Looking to stake his claim for a shot at the belt, the overlooked Cory Sandhagen comes in having won 7 in a row with no signs of slowing down. Fighting out of Elevation Fight team, the lengthy striker holds a record of 12–1 with 4 wins by (T)KO and 3 via submission. Since fighting through late adversity and beating Raphael Assuncao, experts have talked about Sandhagen being the dark horse of the division. I happen to agree.

Not only does Sandhagen possess superb striking skills, but his physical attributes are unique for the weight class. Standing at 5’11” with a 70” reach, he will step into almost every 135-pound bout with both the height and reach advantage. You may say, “skill is what matters.” But guys, these physical attributes mean something. With Sandhagen’s length, he is able to determine the range at which he and his opponent fight at. If Sandhagen controls the distance while staying defensively sound, he’s a tough fight for anyone at bantamweight.


This is one of those fights where you really just can’t pick a winner. Both athletes present so many different problems to the other’s style that it almost becomes a battle of wills. Aljamain Sterling has the wrestling and grappling advantage. However, Sandhagen has the length to counter when Sterling shoots for a takedown. Cory Sandhagen has the striking advantage, but if he gets caught overextending while throwing kicks or long combinations, he’ll find his ass on the mat. There are many factors to consider when picking a winner, but I have a certain feeling.

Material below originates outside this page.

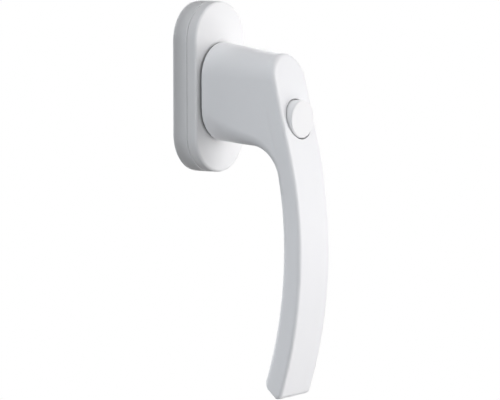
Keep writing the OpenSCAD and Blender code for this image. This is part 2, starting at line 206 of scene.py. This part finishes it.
def natural_acetal():
    """Unpigmented acetal: creamy, waxy and a little translucent."""
    f = Finish("natural_acetal", (0.76, 0.745, 0.69), 0.4)
    f.set(Subsurface_Weight=0.12, Subsurface_Scale=0.002)
    f.clouded(f.noise(140, 3), (0.73, 0.715, 0.655))
    f.glossed(f.noise(300, 4, 0.6), 0.35, 0.48)
    f.textured(f.noise(3600, 2), 0.000012, 0.6)
    return f.material


def grey_plastic():
    """Grey moulded plastic of the small hidden parts."""
    f = Finish("grey_plastic", (0.2, 0.2, 0.205), 0.45)
    f.clouded(f.noise(140, 3), (0.17, 0.17, 0.175))
    f.glossed(f.noise(300, 4, 0.6), 0.4, 0.52)
    f.textured(f.noise(4200, 2), 0.000012, 0.7)
    return f.material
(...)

I’m going with the underdog. Cory Sandhagen, using his size and underrated takedown defense, will get the job done on Saturday night. I expect him to come out composed, but with an edge as well. While I am a fan of Sterling, Sandhagen is a problem. He’ll attack Sterling from a lot of different angles with his awkwardness, and I don’t see Sterling being able to counter adequately. Cory Sandhagen by decision.